▸ **Required work**: Extract each line of the data below exactly as written.
--- Start Data provided ---
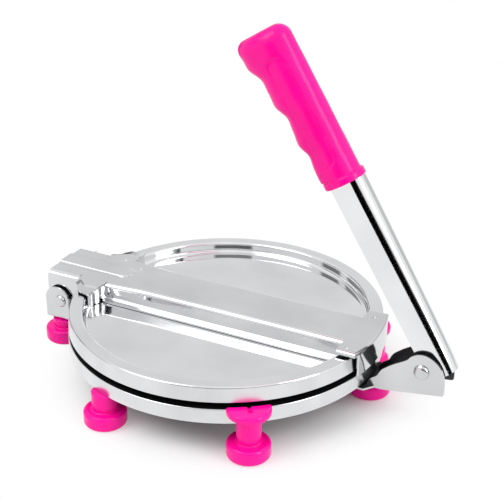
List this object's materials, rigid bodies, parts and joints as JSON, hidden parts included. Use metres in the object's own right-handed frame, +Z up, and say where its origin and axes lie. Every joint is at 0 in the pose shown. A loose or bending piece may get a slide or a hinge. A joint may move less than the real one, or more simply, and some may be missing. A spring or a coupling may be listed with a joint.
{
  "type": "tortilla press",
  "caption": "Round hinged press for flattening dough, with a polished steel lid and base, a gripped lever and moulded feet.",
  "frame": {"origin": "middle of the whole part's box, on the floor under its feet", "axes": "+X from the lid hinge towards the lever's pivot, +Y to the far side, +Z up"},
  "size_m": [0.2646, 0.1986, 0.2167],
  "materials": {
    "plate_steel": "mirror-polished stainless steel",
    "strap_steel": "polished stainless steel sheet",
    "fixing_steel": "bright steel rivets, washers and screws",
    "foot_plastic": "glossy pink moulded plastic",
    "grip_plastic": "satin-gloss pink moulded plastic"
  },
  "bodies": {
    "base": {"base_plate": "plate_steel", "base_stiffener": "strap_steel", "foot_far": "foot_plastic", "foot_far_left": "foot_plastic", "foot_far_right": "foot_plastic", "foot_front": "foot_plastic", "foot_front_left": "foot_plastic", "foot_hinge": "foot_plastic", "foot_lever": "foot_plastic", "foot_screw_hinge": "fixing_steel", "foot_screw_lever": "fixing_steel", "hinge_bracket": "strap_steel", "hinge_rivet_far": "fixing_steel", "hinge_rivet_near": "fixing_steel", "hinge_washer_far": "fixing_steel", "hinge_washer_near": "fixing_steel", "lever_bracket": "strap_steel", "lever_rivet": "fixing_steel", "lever_washer_far": "fixing_steel", "lever_washer_near": "fixing_steel"},
    "lid": {"lid_plate": "plate_steel", "lid_strap": "strap_steel"},
    "lever": {"lever_arm": "strap_steel", "lever_spacer": "fixing_steel", "grip": "grip_plastic"}
  },
  "joints": [
    {"name": "lid_hinge", "type": "hinge", "parent": "base", "child": "lid", "pos_m": [-0.11877, 0, 0.0285], "axis": [0, -1, 0], "range_deg": [0, 95]},
    {"name": "lever_pivot", "type": "hinge", "parent": "base", "child": "lever", "pos_m": [0.11483, 0, 0.0355], "axis": [0, 1, 0], "range_deg": [0, 76]}
  ],
  "couplings": [
    {"joint": "lever_pivot", "follows": "lid_hinge", "ratio": 0.8}
  ]
}
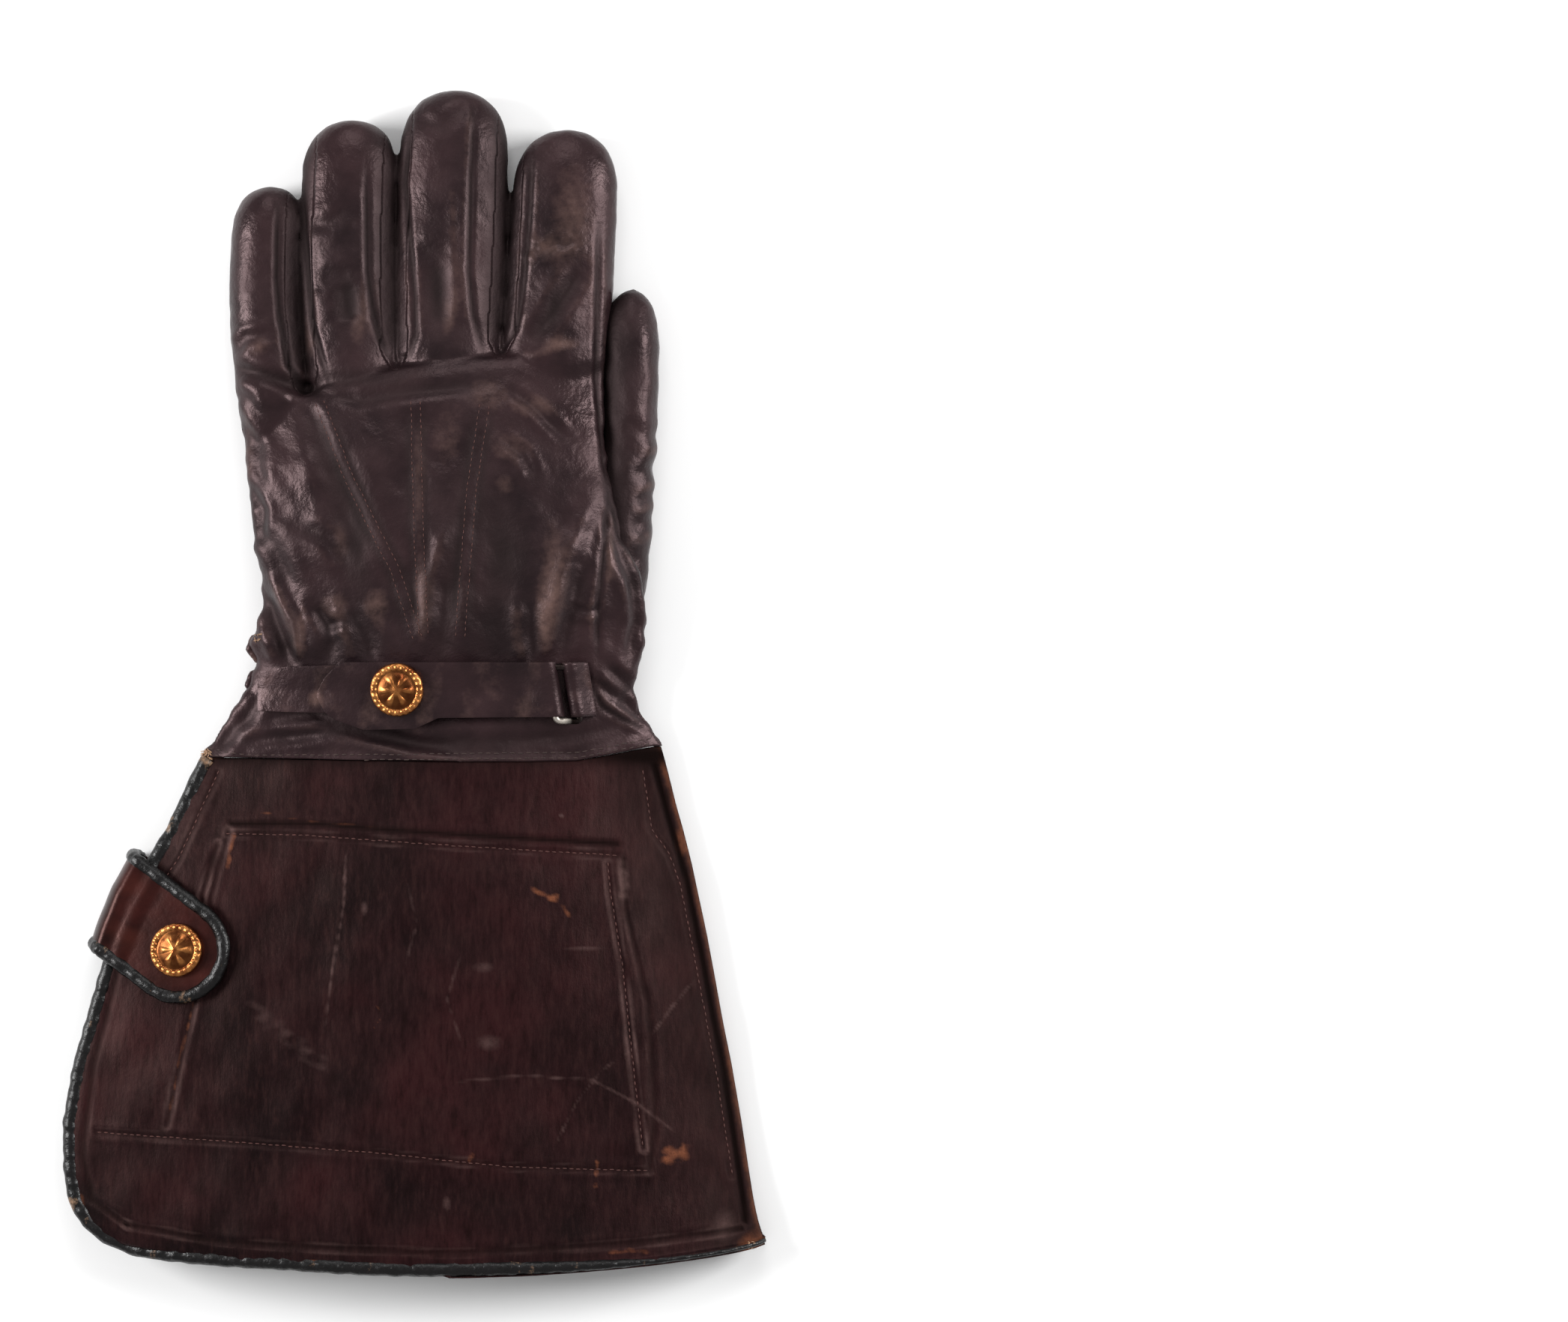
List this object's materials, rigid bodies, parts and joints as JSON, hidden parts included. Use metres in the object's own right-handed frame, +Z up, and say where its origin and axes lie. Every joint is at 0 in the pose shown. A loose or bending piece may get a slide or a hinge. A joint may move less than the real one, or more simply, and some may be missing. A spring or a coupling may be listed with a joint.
{
  "type": "leather gauntlet glove",
  "caption": "Left hand's leather riding gauntlet with a flared stiff cuff, a wrist strap with a domed snap and a side tab that closes the cuff",
  "frame": {"origin": "centre of the glove's outline, on the surface that it lies on", "axes": "+X towards the thumb's side, +Y towards the fingertips, +Z up out of the back of the hand"},
  "size_m": [0.2109, 0.3549, 0.0271],
  "materials": {
    "glove_leather": "soft black-brown leather, waxed and creased",
    "cuff_leather": "stiff dark brown leather, worn and scuffed",
    "binding_leather": "black rolled leather, rubbed at the edges",
    "snap_brass": "aged brass, pressed",
    "steel_wire": "bent steel wire, tarnished"
  },
  "bodies": {
    "root": {"hand_back": "glove_leather", "hand_palm": "glove_leather", "pinky_front": "glove_leather", "ring_front": "glove_leather", "middle_front": "glove_leather", "index_front": "glove_leather", "fork_pinky_ring": "glove_leather", "fork_ring_middle": "glove_leather", "fork_middle_index": "glove_leather", "thumb": "glove_leather", "wrist_strap": "glove_leather", "strap_chape": "glove_leather", "strap_loop": "steel_wire", "wrist_snap_cap": "snap_brass", "cuff_front": "cuff_leather", "cuff_rear": "cuff_leather", "front_binding": "binding_leather", "rear_binding": "binding_leather", "cuff_gusset": "glove_leather", "cuff_tab": "cuff_leather", "tab_binding": "binding_leather", "cuff_snap_cap": "snap_brass"}
  },
  "joints": []
}
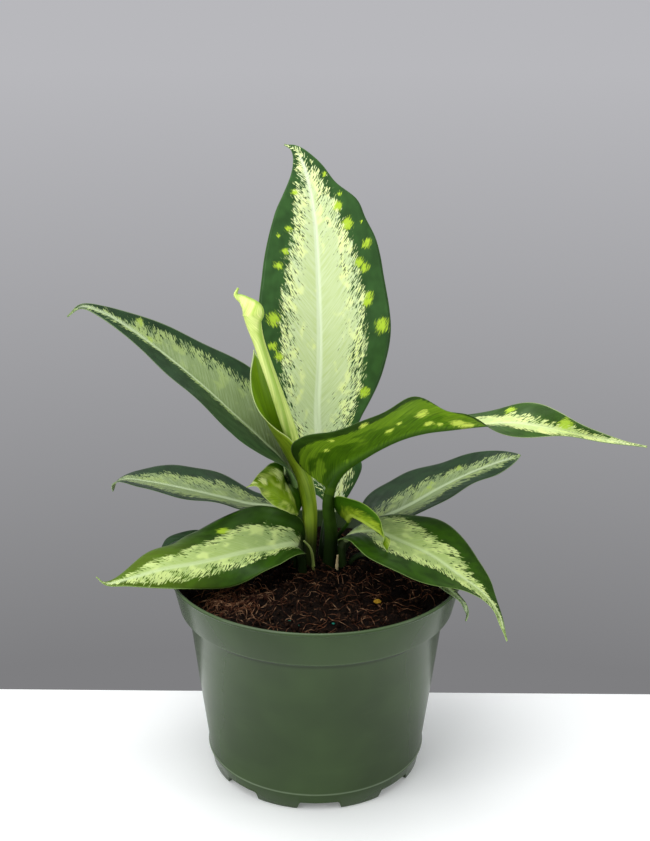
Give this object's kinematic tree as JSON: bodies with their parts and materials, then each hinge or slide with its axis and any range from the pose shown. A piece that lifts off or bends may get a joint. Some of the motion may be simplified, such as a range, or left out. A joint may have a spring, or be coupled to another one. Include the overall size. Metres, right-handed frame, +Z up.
--- End Data provided ---
▸ **Output of the task**:
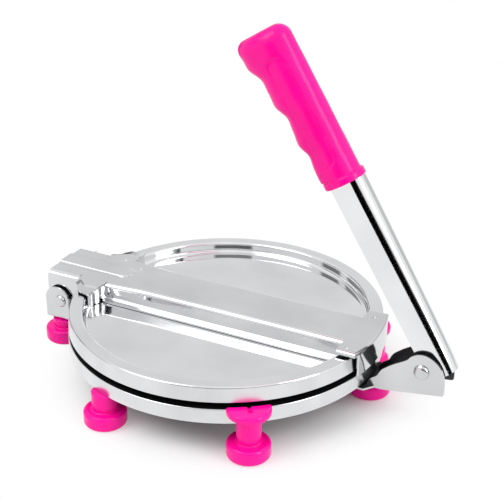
List this object's materials, rigid bodies, parts and joints as JSON, hidden parts included. Use metres in the object's own right-handed frame, +Z up, and say where its origin and axes lie. Every joint is at 0 in the pose shown. A loose or bending piece may get a slide or a hinge. A joint may move less than the real one, or more simply, and some may be missing. A spring or a coupling may be listed with a joint.
{
  "type": "tortilla press",
  "caption": "Round hinged press for flattening dough, with a polished steel lid and base, a gripped lever and moulded feet.",
  "frame": {"origin": "middle of the whole part's box, on the floor under its feet", "axes": "+X from the lid hinge towards the lever's pivot, +Y to the far side, +Z up"},
  "size_m": [0.2646, 0.1986, 0.2167],
  "materials": {
    "plate_steel": "mirror-polished stainless steel",
    "strap_steel": "polished stainless steel sheet",
    "fixing_steel": "bright steel rivets, washers and screws",
    "foot_plastic": "glossy pink moulded plastic",
    "grip_plastic": "satin-gloss pink moulded plastic"
  },
  "bodies": {
    "base": {"base_plate": "plate_steel", "base_stiffener": "strap_steel", "foot_far": "foot_plastic", "foot_far_left": "foot_plastic", "foot_far_right": "foot_plastic", "foot_front": "foot_plastic", "foot_front_left": "foot_plastic", "foot_hinge": "foot_plastic", "foot_lever": "foot_plastic", "foot_screw_hinge": "fixing_steel", "foot_screw_lever": "fixing_steel", "hinge_bracket": "strap_steel", "hinge_rivet_far": "fixing_steel", "hinge_rivet_near": "fixing_steel", "hinge_washer_far": "fixing_steel", "hinge_washer_near": "fixing_steel", "lever_bracket": "strap_steel", "lever_rivet": "fixing_steel", "lever_washer_far": "fixing_steel", "lever_washer_near": "fixing_steel"},
    "lid": {"lid_plate": "plate_steel", "lid_strap": "strap_steel"},
    "lever": {"lever_arm": "strap_steel", "lever_spacer": "fixing_steel", "grip": "grip_plastic"}
  },
  "joints": [
    {"name": "lid_hinge", "type": "hinge", "parent": "base", "child": "lid", "pos_m": [-0.11877, 0, 0.0285], "axis": [0, -1, 0], "range_deg": [0, 95]},
    {"name": "lever_pivot", "type": "hinge", "parent": "base", "child": "lever", "pos_m": [0.11483, 0, 0.0355], "axis": [0, 1, 0], "range_deg": [0, 76]}
  ],
  "couplings": [
    {"joint": "lever_pivot", "follows": "lid_hinge", "ratio": 0.8}
  ]
}
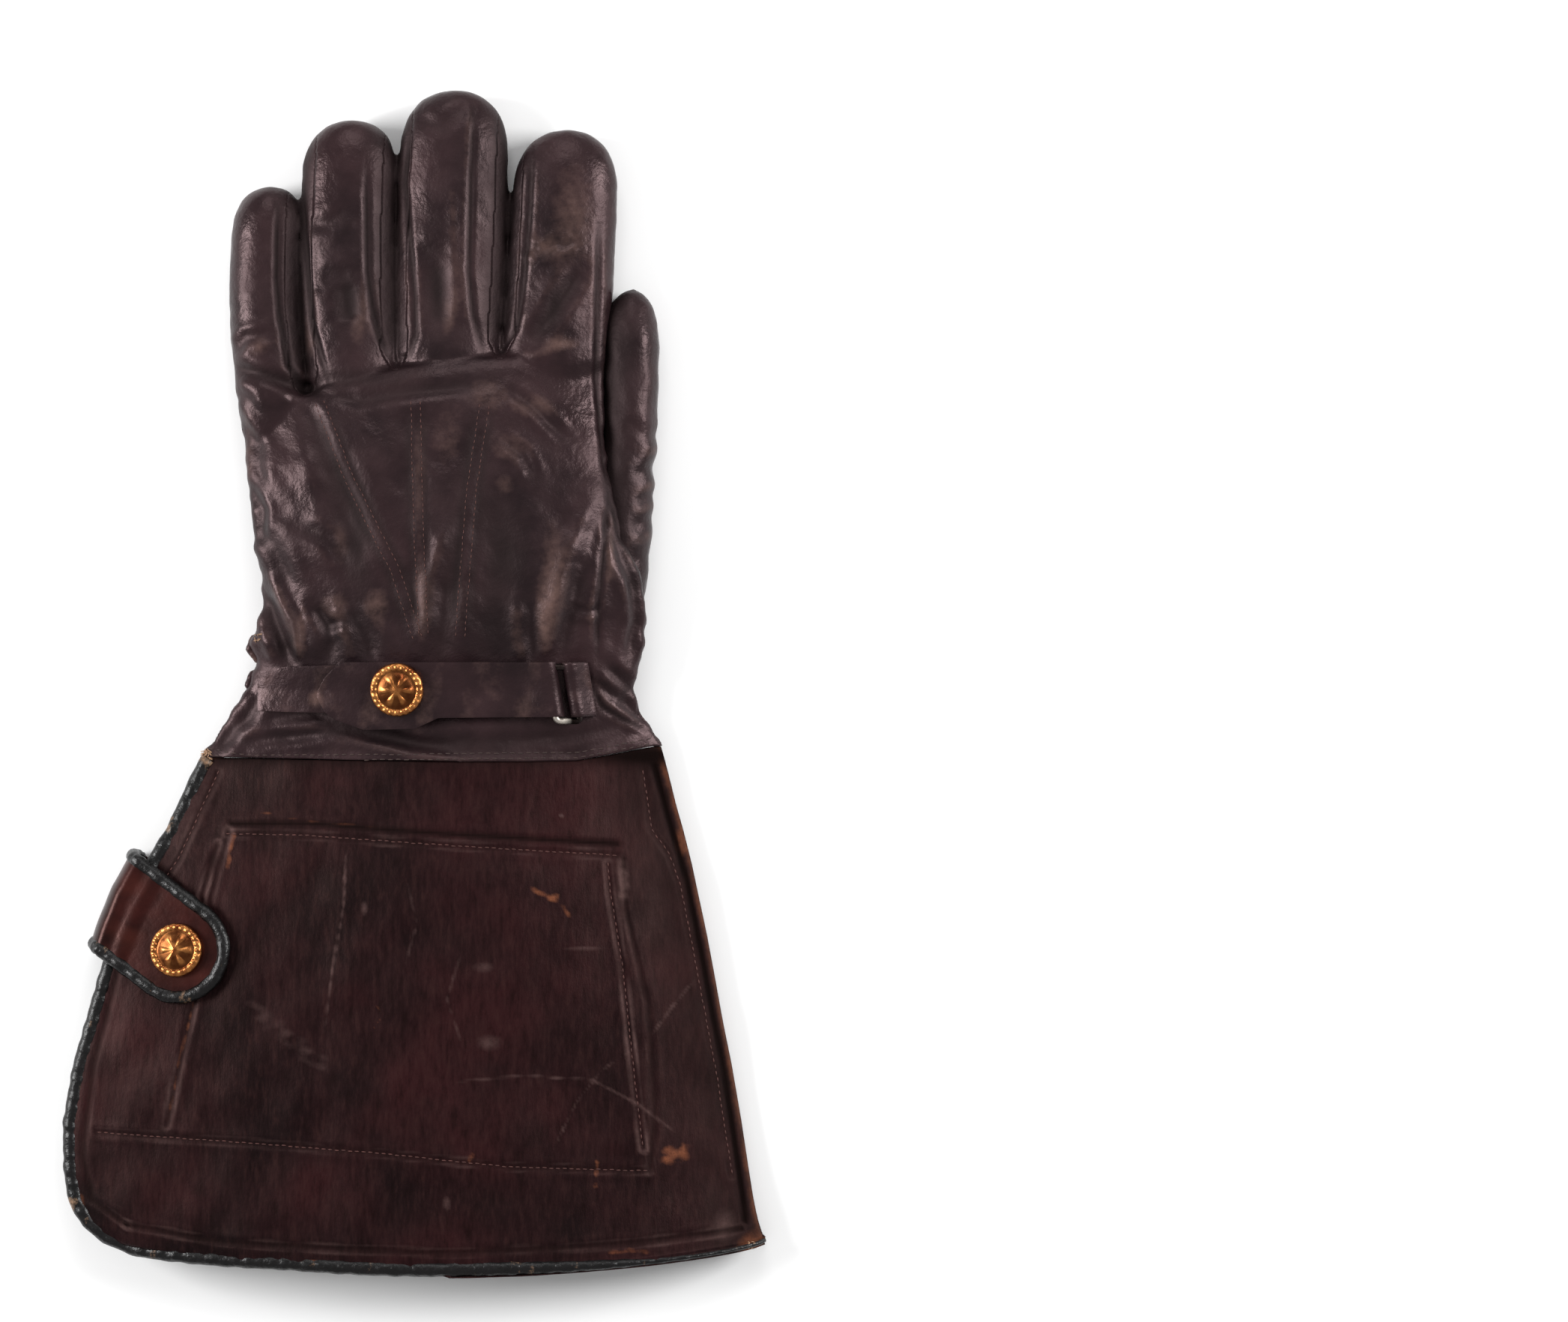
List this object's materials, rigid bodies, parts and joints as JSON, hidden parts included. Use metres in the object's own right-handed frame, +Z up, and say where its origin and axes lie. Every joint is at 0 in the pose shown. A loose or bending piece may get a slide or a hinge. A joint may move less than the real one, or more simply, and some may be missing. A spring or a coupling may be listed with a joint.
{
  "type": "leather gauntlet glove",
  "caption": "Left hand's leather riding gauntlet with a flared stiff cuff, a wrist strap with a domed snap and a side tab that closes the cuff",
  "frame": {"origin": "centre of the glove's outline, on the surface that it lies on", "axes": "+X towards the thumb's side, +Y towards the fingertips, +Z up out of the back of the hand"},
  "size_m": [0.2109, 0.3549, 0.0271],
  "materials": {
    "glove_leather": "soft black-brown leather, waxed and creased",
    "cuff_leather": "stiff dark brown leather, worn and scuffed",
    "binding_leather": "black rolled leather, rubbed at the edges",
    "snap_brass": "aged brass, pressed",
    "steel_wire": "bent steel wire, tarnished"
  },
  "bodies": {
    "root": {"hand_back": "glove_leather", "hand_palm": "glove_leather", "pinky_front": "glove_leather", "ring_front": "glove_leather", "middle_front": "glove_leather", "index_front": "glove_leather", "fork_pinky_ring": "glove_leather", "fork_ring_middle": "glove_leather", "fork_middle_index": "glove_leather", "thumb": "glove_leather", "wrist_strap": "glove_leather", "strap_chape": "glove_leather", "strap_loop": "steel_wire", "wrist_snap_cap": "snap_brass", "cuff_front": "cuff_leather", "cuff_rear": "cuff_leather", "front_binding": "binding_leather", "rear_binding": "binding_leather", "cuff_gusset": "glove_leather", "cuff_tab": "cuff_leather", "tab_binding": "binding_leather", "cuff_snap_cap": "snap_brass"}
  },
  "joints": []
}
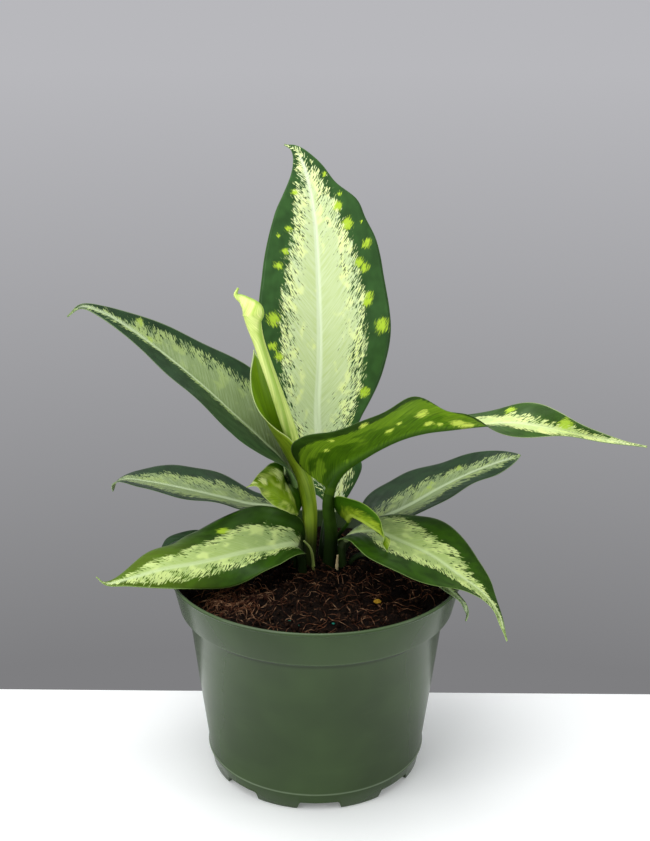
Give this object's kinematic tree as JSON: bodies with their parts and materials, then each hinge or slide with its axis and any range from the pose shown. A piece that lifts off or bends may get a joint. Some of the motion may be simplified, such as a range, or left out. A joint may have a spring, or be coupled to another one. Include the overall size. Metres, right-handed frame, +Z up.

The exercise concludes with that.